▶ [Data block]:
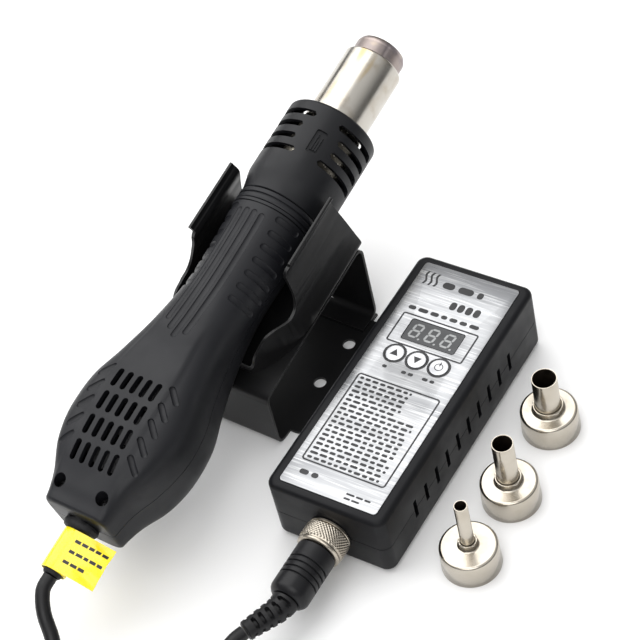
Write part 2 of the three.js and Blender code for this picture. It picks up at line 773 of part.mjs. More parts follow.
// The outline of a bent strip: a centre line with rounded corners, given a thickness.
function bentStrip(corners, radius, thickness) {
  const line = [corners[0]];
  for (let i = 1; i < corners.length - 1; i += 1) {
    const corner = corners[i];
    const inward = corners[i - 1].clone().sub(corner).normalize();
    const outwards = corners[i + 1].clone().sub(corner).normalize();
    const half = inward.angleTo(outwards) / 2;
    const setback = radius / Math.tan(half);
    const start = corner.clone().addScaledVector(inward, setback);
    const end = corner.clone().addScaledVector(outwards, setback);
    line.push(...new THREE.QuadraticBezierCurve(start, corner, end).getPoints(4));
  }
  line.push(corners[corners.length - 1]);
  const left = [];
  const right = [];
  line.forEach((point, i) => {
    const ahead = line[Math.min(i + 1, line.length - 1)];
    const behind = line[Math.max(i - 1, 0)];
    const tangent = ahead.clone().sub(behind).normalize();
    const normal = new THREE.Vector2(-tangent.y, tangent.x).multiplyScalar(thickness / 2);
    left.push(point.clone().add(normal).toArray());
    right.push(point.clone().sub(normal).toArray());
  });
  return left.concat(right.reverse());
}

function plateMiddle(y) {
  const below = CRADLE_FLOOR - CRADLE_T - GAP - STRIP_T / 2;
  return AXIS_HEIGHT + y * Math.tan(TILT) + below / Math.cos(TILT);
}

// The bracket: one strip bent into a closed, sloping-topped frame with a wide foot.
function holderBracket() {
  const half = STRIP_T / 2;
  const overlap = STRIP_T + GAP + half;
  const corners = [
    [BACK_Y - 11.7, overlap], [BACK_Y - half, overlap], [BACK_Y - half, plateMiddle(BACK_Y - half)],
    [FRONT_Y + half, plateMiddle(FRONT_Y + half)], [FRONT_Y + half, half], [BACK_Y, half],
  ].map((corner) => new THREE.Vector2(...corner));
  let bracket = prismX(bentStrip(corners, BEND_R, STRIP_T), -STRIP_HALF, STRIP_HALF);
  const foot = prism(roundedRect(2 * FOOT_HALF, 66, 5), 0, STRIP_T).translate([0, 5, 0]);
  bracket = bracket.add(foot);
  bracket = bracket.subtract(block([-7.3, BACK_Y - 2, -1], [7.3, BACK_Y + 1, 4]));
  for (const x of [-26.5, 26.5]) {
    for (const y of [22.3, -1.1]) {
      bracket = bracket.subtract(rodZ(2.75, -1, 1.4, 12).translate([x, y, 0]));
    }
  }
  const tilt = THREE.MathUtils.radToDeg(TILT);
  for (const along of CRADLE_SCREWS) {
    const y = (along + RING_ALONG) * Math.cos(TILT);
    const z = AXIS_HEIGHT + (along + RING_ALONG) * Math.sin(TILT);
    const hole = rodZ(1.8, -30, -18, 10).rotate([tilt, 0, 0]).translate([0, y, z]);
    bracket = bracket.subtract(hole);
  }
  return bracket;
}

// A prism that runs along the handle axis, from one half of a section mirrored in X.
function mirroredPrism(half, from, to) {
  const mirrored = half.map(([x, z]) => [-x, z]).reverse();
  const shape = new THREE.Shape(half.concat(mirrored).map(([x, z]) => new THREE.Vector2(x, -z)));
  const geometry = new THREE.ExtrudeGeometry(shape, { depth: to - from, bevelEnabled: false });
  return toSolid(geometry.rotateX(-Math.PI / 2).translate(0, from, 0));
}

// The plan of the trough: straight sides and a rounded scoop at its front.
function cradlePlan(inset) {
  const wide = CRADLE_HALF - inset;
  const front = CRADLE_FRONT + inset;
  const shape = new THREE.Shape();
  shape.moveTo(-wide, CRADLE_BACK);
  shape.lineTo(-wide, -26);
  shape.quadraticCurveTo(-26.2 + inset, -54.5, -16, front);
  shape.lineTo(16, front);
  shape.quadraticCurveTo(26.2 - inset, -54.5, wide, -26);
  shape.lineTo(wide, CRADLE_BACK);
  shape.closePath();
  return prism(shape, -60, 40, 0, 10);
}

// The cradle: a trough with inward-leaning arms, rolled-out lips and low front cheeks.
function cradle() {
  const low = CRADLE_FLOOR - CRADLE_T;
  const wide = CRADLE_HALF;
  const outer = mirroredPrism([
    [wide - 5, low], [wide - 1.5, low + 1.5], [wide, low + 5], [23.9, 7.4], [24.2, 10.4],
    [25.7, LIP_HEIGHT - 0.3], [24.7, LIP_HEIGHT + 0.4],
  ], CRADLE_FRONT, CRADLE_BACK);
  const inner = mirroredPrism([
    [wide - 5.3, CRADLE_FLOOR], [wide - 2.5, CRADLE_FLOOR + 1.2], [wide - 1.3, low + 5],
    [22.65, 7.4], [23, 10.9], [24.7, LIP_HEIGHT + 0.4], [24.7, LIP_HEIGHT + 9],
  ], CRADLE_FRONT - 1, CRADLE_BACK + 1);
  const edge = new THREE.SplineCurve([
    [CRADLE_FRONT - 2, low + 1.2], [CRADLE_FRONT + 1.2, low + 3.4], [-57.2, -11.2], [-52, -4.8],
    [-47, -4], [-40, -6.2], [-34.5, -5.6], [-31, -2], [-29, 4], [-27.4, 9.4], [-24.6, 11],
  ].map((point) => new THREE.Vector2(...point))).getPoints(30);
  const above = edge.map((point) => point.toArray());
  above.push([-24.6, BIG], [CRADLE_FRONT - 2, BIG]);
  let trough = outer.intersect(cradlePlan(0)).subtract(inner.intersect(cradlePlan(CRADLE_T)));
  trough = trough.subtract(prismX(above, -BIG, BIG));
  for (const along of CRADLE_SCREWS) {
    trough = trough.subtract(rodZ(1.8, low - 1, CRADLE_FLOOR + 1, 10).translate([0, along, 0]));
  }
  return trough;
}

function cradleScrew() {
  const seat = CRADLE_FLOOR + GAP;
  return upright([
    [0, seat - 9], [1.5, seat - 9], [1.5, seat], [2.8, seat], [2.8, seat + 0.8], [0, seat + 1.4],
  ], 12);
}

function cradleNut() {
  const top = CRADLE_FLOOR - CRADLE_T - STRIP_T - 2 * GAP;
  return upright([[2.1, top - 2.4], [3.3, top - 2.4], [3.3, top], [2.1, top]], 6);
}

function holderMagnet() {
  return rodZ(5, CRADLE_FLOOR + GAP, CRADLE_FLOOR + 1.6, 20);
}

// ---------------------------------------------------------------- nozzles

// A nozzle cup: flared mouth down, rounded shoulder, and a short collar on its roof.
function nozzleCup(tubeR) {
  const roof = CUP_H - 0.6;
  return upright([
    [CUP_BORE_R, 0], [CUP_MOUTH_R, 0], [CUP_TOP_R, CUP_H - 1.4], [CUP_TOP_R - 1.4, CUP_H],
    [tubeR + 1.1, CUP_H], [tubeR + 1.1, CUP_H + 3.2], [tubeR + 0.3, CUP_H + 3.2],
    [tubeR + 0.3, roof], [CUP_BORE_R, roof],
  ], 20);
}

function nozzleTube(tubeR, height) {
  const low = CUP_H - 2.6;
  return upright([
    [tubeR - 0.5, low], [tubeR + 1.4, low], [tubeR + 1.4, low + 1.6], [tubeR, low + 1.6],
    [tubeR, CUP_H + height], [tubeR - 0.5, CUP_H + height],
  ], 14);
}

// ---------------------------------------------------------------- assembly

place(unit, 'upper_case', upperCase(), 'black');
place(unit, 'lower_case', lowerCase(), 'black');
place(unit, 'front_label', frontLabel(), 'brushed');
place(unit, 'display_window', displayWindow(), 'smoke');
place(unit, 'led_display', ledDisplay(), 'soft');
buttonX.forEach((x, i) => {
  place(unit, buttonNames[i], buttonCap(), 'brushed', [x, BUTTON_Y, 0]);
});
place(unit, 'control_board', controlBoard(), 'board');
place(unit, 'power_board', powerBoard(), 'board');
place(unit, 'heatsink', heatsink(), 'aluminium');
place(unit, 'filter_capacitor', rodZ(6, 8, 22), 'soft', [-12, -14, 0]);
screwSpots.forEach(([x, y], i) => {
  place(unit, `rubber_foot_${i + 1}`, rubberFoot(), 'soft', [x, y, 0]);
  place(unit, `case_screw_${i + 1}`, caseScrew(), 'steel', [x, y, 0]);
});
place(unit, 'panel_socket', panelSocket(), 'nickel', [PLUG_X, 0, PLUG_Z]);
place(unit, 'socket_nut', socketNut(), 'nickel', [PLUG_X, 0, PLUG_Z]);
place(unit, 'mains_gland', mainsGland(), 'soft', [0, 0, CASE_SPLIT]);
place(unit, 'coupling_nut', couplingNut(), 'nickel', [PLUG_X, 0, PLUG_Z]);
place(unit, 'plug_body', plugBody(), 'soft', [PLUG_X, 0, PLUG_Z]);
place(unit, 'plug_strain_relief', plugRelief(), 'soft', [PLUG_X, 0, PLUG_Z]);

place(handle, 'grip_upper_shell', gripUpper(), 'black');
place(handle, 'grip_lower_shell', gripLower(), 'black');
GRIP_SCREW_X.forEach((x, i) => {
  place(handle, `grip_screw_${i + 1}`, gripScrew(), 'steel', [x, GRIP_SCREW_ALONG, 0]);
});
place(handle, 'neck_ring', neckRing(), 'black');
place(handle, 'heater_guard', heaterGuard(), 'black');
place(handle, 'heater_tube', heaterTube(), 'nickel');
place(handle, 'nozzle_spigot', nozzleSpigot(), 'nickel');
place(handle, 'mica_sleeve', micaSleeve(), 'ceramic');
place(handle, 'heater_core', heaterCore(), 'ceramic');
place(handle, 'heating_coil', heatingCoil(), 'steel');
place(handle, 'blower_housing', blowerHousing(), 'soft', [0, BLOWER_ALONG, 0]);
place(handle, 'blower_motor', blowerMotor(), 'steel', [0, BLOWER_ALONG, 0]);
place(handle, 'blower_impeller', impeller(), 'soft', [0, BLOWER_ALONG, 0]);
place(handle, 'handle_board', gripBoard(), 'board');
place(handle, 'cable_bush', cableBush(), 'soft');
place(handle, 'caution_tag', cautionTag(), 'yellow');

place(holder, 'holder_bracket', holderBracket(), 'satin');
place(handle, 'holder_cradle', cradle(), 'satin');
CRADLE_SCREWS.forEach((along, i) => {
  place(handle, `cradle_screw_${i + 1}`, cradleScrew(), 'steel', [0, along, 0]);
  place(handle, `cradle_nut_${i + 1}`, cradleNut(), 'steel', [0, along, 0]);
});
place(handle, 'holder_magnet', holderMagnet(), 'nickel', [0, MAGNET_ALONG, 0]);

NOZZLES.forEach(({ name, x, y, tubeR, height }) => {
  place(unit, `${name}_cup`, nozzleCup(tubeR), 'nickel', [x, y, 0]);
  place(unit, `${name}_tube`, nozzleTube(tubeR, height), 'nickel', [x, y, 0]);
});

station.updateMatrixWorld(true);
const bushExit = handle.localToWorld(new THREE.Vector3(0, BUSH_END - 3 * GAP, 0)).toArray();
place(station, 'cable_handle_side', cableRun([bushExit, ...CABLE_FROM_HANDLE]), 'soft');
place(station, 'cable_coil', cableCoil(), 'soft', [COIL_X, COIL_Y, 0]);
place(station, 'cable_plug_side', cableRun(CABLE_TO_PLUG), 'soft');

export default station;
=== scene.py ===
"""The looks of the bench hot air station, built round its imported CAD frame."""

import json
from math import cos, exp, floor, hypot, pi, radians, remainder, sin, sqrt, tan

import bmesh
import bpy
from mathutils import Matrix, Vector, noise


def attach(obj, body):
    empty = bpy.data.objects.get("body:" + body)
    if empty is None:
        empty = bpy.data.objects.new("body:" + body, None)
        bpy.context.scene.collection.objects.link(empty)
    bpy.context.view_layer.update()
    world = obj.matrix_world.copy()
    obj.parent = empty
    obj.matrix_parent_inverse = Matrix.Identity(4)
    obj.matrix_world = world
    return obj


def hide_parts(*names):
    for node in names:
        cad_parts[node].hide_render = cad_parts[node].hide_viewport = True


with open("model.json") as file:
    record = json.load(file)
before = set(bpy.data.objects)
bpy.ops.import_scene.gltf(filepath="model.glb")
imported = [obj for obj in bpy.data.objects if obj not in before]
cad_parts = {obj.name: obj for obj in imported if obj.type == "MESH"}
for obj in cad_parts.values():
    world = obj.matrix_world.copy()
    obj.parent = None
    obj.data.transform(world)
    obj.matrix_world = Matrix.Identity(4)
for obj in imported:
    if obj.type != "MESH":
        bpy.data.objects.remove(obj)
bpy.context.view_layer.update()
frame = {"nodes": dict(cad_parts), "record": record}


def at(x, y, z):
    """The place of a part's own frame, moved without a turn."""
    return Matrix.Translation((x, y, z))



# Sizes and places are in millimetres, in each group's own frame, as in the CAD.
MM = 0.001
GAP = 0.3
UNIT_X, UNIT_Y = 24.2, 5.0
HOLDER_X, HOLDER_Y = -52.3, 15.0
HOLDER_TURN = radians(-2.5)
TILT = radians(11)
AXIS_HEIGHT = 60.6
RING_ALONG = 28.0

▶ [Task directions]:
Take the lines from the line with "y, tubeR, height" through the line with "imported = [obj", both ends included, and give them again exactly, with nothing else.

▶ [Result]:
NOZZLES.forEach(({ name, x, y, tubeR, height }) => {
  place(unit, `${name}_cup`, nozzleCup(tubeR), 'nickel', [x, y, 0]);
  place(unit, `${name}_tube`, nozzleTube(tubeR, height), 'nickel', [x, y, 0]);
});

station.updateMatrixWorld(true);
const bushExit = handle.localToWorld(new THREE.Vector3(0, BUSH_END - 3 * GAP, 0)).toArray();
place(station, 'cable_handle_side', cableRun([bushExit, ...CABLE_FROM_HANDLE]), 'soft');
place(station, 'cable_coil', cableCoil(), 'soft', [COIL_X, COIL_Y, 0]);
place(station, 'cable_plug_side', cableRun(CABLE_TO_PLUG), 'soft');

export default station;
=== scene.py ===
"""The looks of the bench hot air station, built round its imported CAD frame."""

import json
from math import cos, exp, floor, hypot, pi, radians, remainder, sin, sqrt, tan

import bmesh
import bpy
from mathutils import Matrix, Vector, noise


def attach(obj, body):
    empty = bpy.data.objects.get("body:" + body)
    if empty is None:
        empty = bpy.data.objects.new("body:" + body, None)
        bpy.context.scene.collection.objects.link(empty)
    bpy.context.view_layer.update()
    world = obj.matrix_world.copy()
    obj.parent = empty
    obj.matrix_parent_inverse = Matrix.Identity(4)
    obj.matrix_world = world
    return obj


def hide_parts(*names):
    for node in names:
        cad_parts[node].hide_render = cad_parts[node].hide_viewport = True


with open("model.json") as file:
    record = json.load(file)
before = set(bpy.data.objects)
bpy.ops.import_scene.gltf(filepath="model.glb")
imported = [obj for obj in bpy.data.objects if obj not in before]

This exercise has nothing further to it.